Andrew Schwartzman, policy director for the Media Access Project, a consumer advocacy group, filed a petition with the agency this week arguing that it should force political groups to disclose information about their top donors when they run political ads.
In fact, Schwartzman asserts, the FCC has had the power to do so for decades.
Under current regulations, some of which date to the 1940s, the FCC requires disclosure only for the group claiming responsibility for the ad, no matter how the group paid for it.
But Schwartzman says the Communications Act of 1934 and subsequent legislation calls for a much broader standard: disclosure of those actually paying for the message.
The petition asks that the FCC revise its rules to require groups to disclose financial backers who contribute more than 10 percent of the groups’ budget, in public documents filed with broadcast stations.
The proposal would also require on-air disclosures for donors who provide more than a quarter of a television commercial’s budget or more than a third of the cost of a radio commercial.
“The statutory objective of informing the electorate about who is the ‘true’ sponsor of political messages is not being met,” Schwartzman wrote in the media project’s petition. He added: “Existing campaign finance and IRS regulations allow organizations which are often hollow shells for one or a few organizations or individuals to purchase commercials without identifying the source of their funding.”
The petition is the latest volley in the ongoing battle over campaign finance regulations following last year’s decision in
Citizens United v. Federal Election Commission
, which allows corporations and unions to spend unlimited amounts on elections. The White House and congressional Democrats responded with legislation that would impose greater disclosure requirements, but Senate Republicans blocked the measure.
Needless to say, many conservatives don’t like the idea of forcing more disclosure through FCC regulations, either. The Center for Competitive Politics, which has supported the Citizens United case and other challenges to federal campaign-finance law, said the proposal was an attempt to impose “onerous” political restrictions through the “back door” at the FCC.

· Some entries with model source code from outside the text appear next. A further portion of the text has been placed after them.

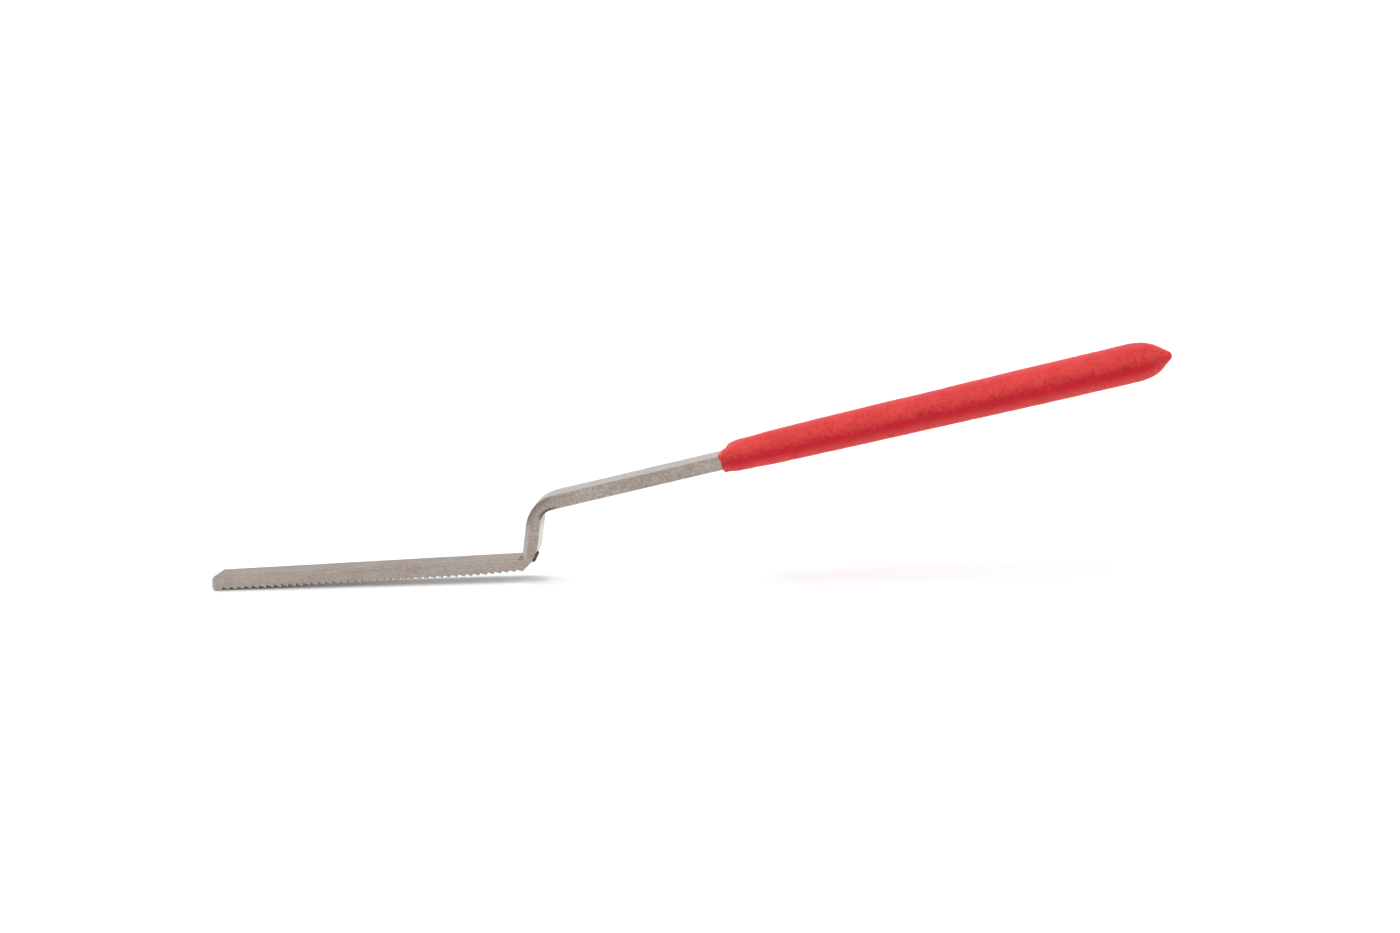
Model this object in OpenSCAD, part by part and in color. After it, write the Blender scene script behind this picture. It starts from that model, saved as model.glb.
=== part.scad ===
// Notched trowel: a narrow notched bar on an offset neck, with a dipped vinyl grip.
// Everything is laid out in the tool's own plane, from the sharp outer corner of the heel,
// with +X towards the handle and +Z up, and then moved so that the origin is under the middle.

/* [Bar stock] */
// Side of the square steel bar that the blade and the shank are cut from
bar_side = 4.7625; // [4:0.0125:6]
// Width of the small flat broken along each long edge of the bar
edge_break = 0.3; // [0.1:0.05:0.5]

/* [Blade] */
// Length of the blade, from the foremost point of its tip to the sharp corner of the heel
blade_length = 111.1; // [60:0.1:160]
// Distance from one tooth to the next
tooth_pitch = 2.54; // [2:0.01:5]
// Depth of each notch
tooth_depth = 1; // [0.5:0.05:1.5]
// Length of the steep side of each tooth, measured along the blade
tooth_steep_run = 0.3; // [0.1:0.05:0.6]
// Shortest plain land between the tip and the first tooth
tip_land = 2.4; // [2:0.1:10]
// Angle by which the end of the blade leans back
tip_lean = 14; // [0:1:30]
// Amount by which the far side of the blade is shorter than the near side
tip_skew = 2; // [0:0.1:4]
// Radius on the lower corner of the tip
tip_radius = 1.1; // [0.4:0.1:1.8]

/* [Heel] */
// How far the sole stops short of the sharp heel corner
heel_back = 4.2; // [3:0.1:5]
// Height of the edge between the two flats that are ground on the heel
heel_edge_height = 3.7; // [3:0.1:4]
// How far that edge lies inside the sharp corner
heel_edge_inset = 1.25; // [0.5:0.05:1.6]
// Height at which the upper flat runs out into the neck
heel_top_height = 7.4; // [6:0.1:9]
// Rise of the weld bead above the upper flat
weld_rise = 0.6; // [0.3:0.05:1]
// Width of the weld bead, from the near side of the bar
weld_width = 2; // [1:0.1:4]
// Radius of the fillet of weld in the inner corner
fillet_radius = 1.2; // [0.6:0.1:2]

/* [Shank] */
// Angle by which the neck leans from upright towards the handle
neck_lean = 20; // [5:1:30]
// Height of the sharp corner where the neck's front and the shank's top would meet
crank_height = 25; // [20:0.1:40]
// Angle at which the shank rises towards the grip
shank_rise = 9.9; // [3:0.1:20]
// Outer radius of the bend between the neck and the shank
bend_radius = 14; // [8:0.5:16]

/* [Grip] */
// Length of bare shank, from the sharp corner of the crank to the first coat of vinyl
bare_length = 70.2; // [40:0.1:100]
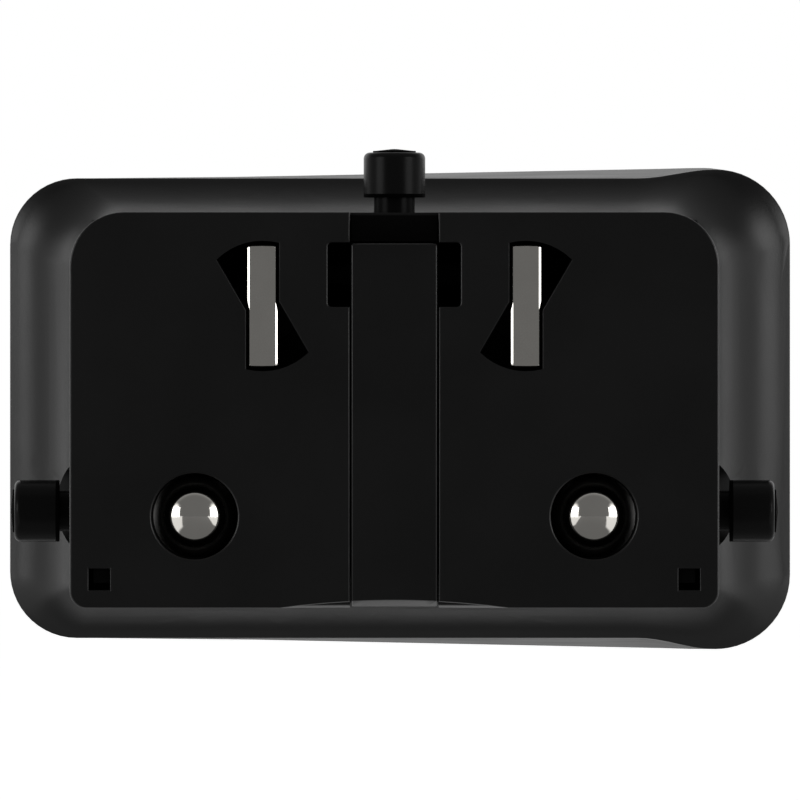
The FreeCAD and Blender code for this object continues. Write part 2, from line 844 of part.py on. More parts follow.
def make_arm():
    arm = box(-arm_w / 2, arm_w / 2, 0, arm_t, -arm_low, arm_top)
    soft = [e for e in arm.Edges if e.BoundBox.YMax < arm_t / 2 and e.BoundBox.ZMax > 0]
    arm = arm.makeFillet(edge_soft, soft)
    w = shutter_pin_w / 2
    h = shutter_pin_h / 2
    tip = arm_t + shutter_pin_len
    shank = box(-w, w, arm_t, tip - shutter_point, shutter_pin_z - h, shutter_pin_z + h)

    def loop(y, s):
        corners = [(-w + s, -h + s), (w - s, -h + s), (w - s, h - s), (-w + s, h - s), (-w + s, -h + s)]
        return Part.makePolygon([V(x, y, shutter_pin_z + z) for x, z in corners])

    point = Part.makeLoft([loop(tip - shutter_point, 0), loop(tip, shutter_point_in)], True, True)
    hole = rod_x(-arm_w, arm_w, hinge_y, hinge_z, hinge_r + turn_fit)
    return cut(join(arm, shank, point), hole, make_scoop())


def make_hinge_pin():
    return rod_x(-hinge_half_len, hinge_half_len, hinge_y, hinge_z, hinge_r)


# Rail: two tongues beside the sliding fingers, joined behind, with a tab on the socket strip

def make_rail():
    low = box(strip_x, frame_in, rail_front, ring_y, rail_low_end, rail_low_top)
    high = box(strip_x, frame_in, rail_front, ring_y, rail_high_end, rail_high_top)
    web = box(strip_x, frame_in, frame_wall, ring_y, rail_low_end, rail_high_top)
    tab = box(strip_x, frame_in, ring_y, ring_y + strip_t, strap_low, strap_top)
    return join(low, high, web, tab)


# Socket strip: one brass stamping with a clip for a round pin and a clip for a flat blade

def make_socket_contact():
    back = ring_y + strip_t
    half = clip_half_w + clip_margin
    strap = box(strap_in, strip_x, ring_y, back, strap_low, strap_top)
    low = box(socket_x - half, socket_x + half, ring_y, back, socket_z - clip_drop, 0)
    high = box(slot_x - flat_clip_half_w, slot_x + flat_clip_half_w, ring_y, back,
               0, slot_z + flat_clip_half_h + clip_margin)
    leaves = []
    for way in (-1, 1):
        z = socket_z + way * (socket_r - clip_close)
        leaves.append(box(socket_x - clip_half_w, socket_x + clip_half_w, ring_y, clip_end,
                          z - strip_t / 2, z + strip_t / 2))
        x = slot_x + way * flat_clip_open
        leaves.append(box(x - strip_t / 2, x + strip_t / 2, ring_y, clip_end,
                          slot_z - flat_clip_half_h, slot_z + flat_clip_half_h))
    return join(strap, low, high, *leaves)


def make_contact_holder():
    front = holder_front - over
    back = holder_back + over
    body = box(-holder_half_w, holder_half_w, holder_front, holder_back, -holder_half_h, holder_half_h)
    room = socket_r + round_room_half
    round_room = box(socket_x - round_room_in, socket_x + round_room_out, front, back,
                     socket_z - room, socket_z + room)
    flat_room = box(slot_x - flat_room_in, slot_x + flat_room_out, front, back,
                    slot_z - flat_room_low, slot_z + flat_room_top)
    neck_room = rod_y(holder_back - neck_room_deep, back, socket_x, socket_z,
                      socket_r + socket_neck_wall + neck_room_gap)
    corners = four_rods(front, back, screw_x, screw_z, post_r + post_room_gap)
    middle = box(-middle_half_w, middle_half_w, front, holder_back - middle_floor,
                 -middle_half_h, middle_half_h)
    return cut(body, both(join(round_room, flat_room, neck_room)), corners, middle)


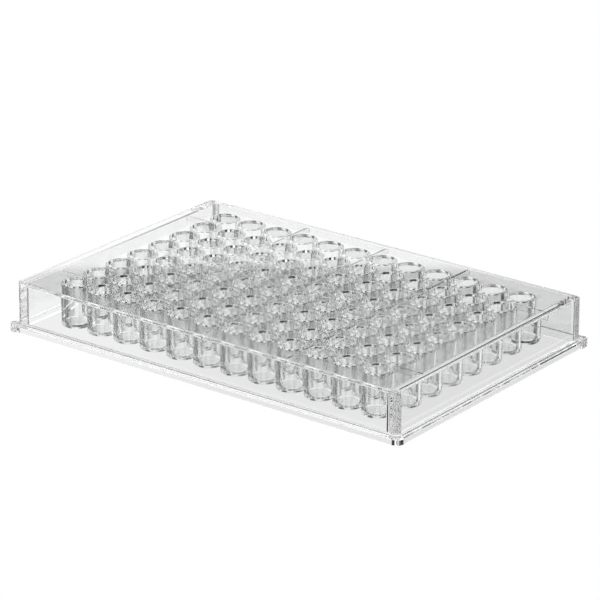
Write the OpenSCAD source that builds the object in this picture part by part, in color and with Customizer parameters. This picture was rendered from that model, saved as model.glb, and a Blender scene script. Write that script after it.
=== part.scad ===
// Clear flat-bottomed well plate, injection moulded in one piece.
// A thin deck carries rows of open, tapered wells. A drafted skirt holds the deck up, and stands
// on a base flange that is recessed underneath, so that a second plate nests on the first.
// The plate stands on z = 0 with its long side along X, centred on the Z axis.

/* [Plate] */
// Length over the base flange
plate_l = 127.76; // [118:0.01:160]
// Width over the base flange
plate_w = 85.48; // [80:0.01:110]
// Height from the foot to the top of the deck
plate_h = 14.2; // [13.4:0.1:24]

/* [Base flange] */
// Height of the flange
flange_h = 2.7; // [2:0.1:6]
// How far the flange stands out from the skirt
flange_step = 1.3; // [0.8:0.1:2.5]
// Radius of the flange's upright corners
flange_corner_r = 0.5; // [0.4:0.1:3]
// Radius along the flange's top edge
flange_edge_r = 0.3; // [0.1:0.1:0.5]
// Depth of the recess that nests on the deck of the plate below
nest_depth = 1.5; // [0.5:0.1:2.5]
// Clearance all round between the recess and the skirt that it nests on
nest_gap = 0.25; // [0.1:0.05:0.6]

/* [Skirt] */
// Wall thickness of the skirt's long sides
side_wall = 1.0; // [0.8:0.1:2.4]
// Wall thickness of the skirt's two ends
end_wall = 3.0; // [0.8:0.1:3.6]
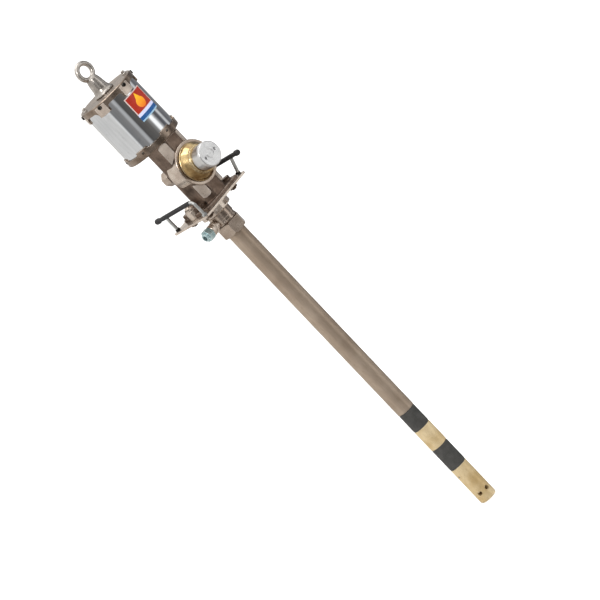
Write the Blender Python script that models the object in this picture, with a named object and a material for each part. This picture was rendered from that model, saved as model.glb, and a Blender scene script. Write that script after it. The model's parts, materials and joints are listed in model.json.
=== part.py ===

“The rule is completely unworkable and would provide voters with clutter at best and misinformation at worst,” said Allison Hayward, the group’s vice president of policy. “The FCC should reject this proposal for junk disclosure.”
Although the courts and Congress have not been kind to campaign finance rules lately, the FCC may be more promising for pro-regulation groups. The commission is split 3 to 2 in favor of Democrats, including Chairman Julius Genachowski, who has close ties to President Obama.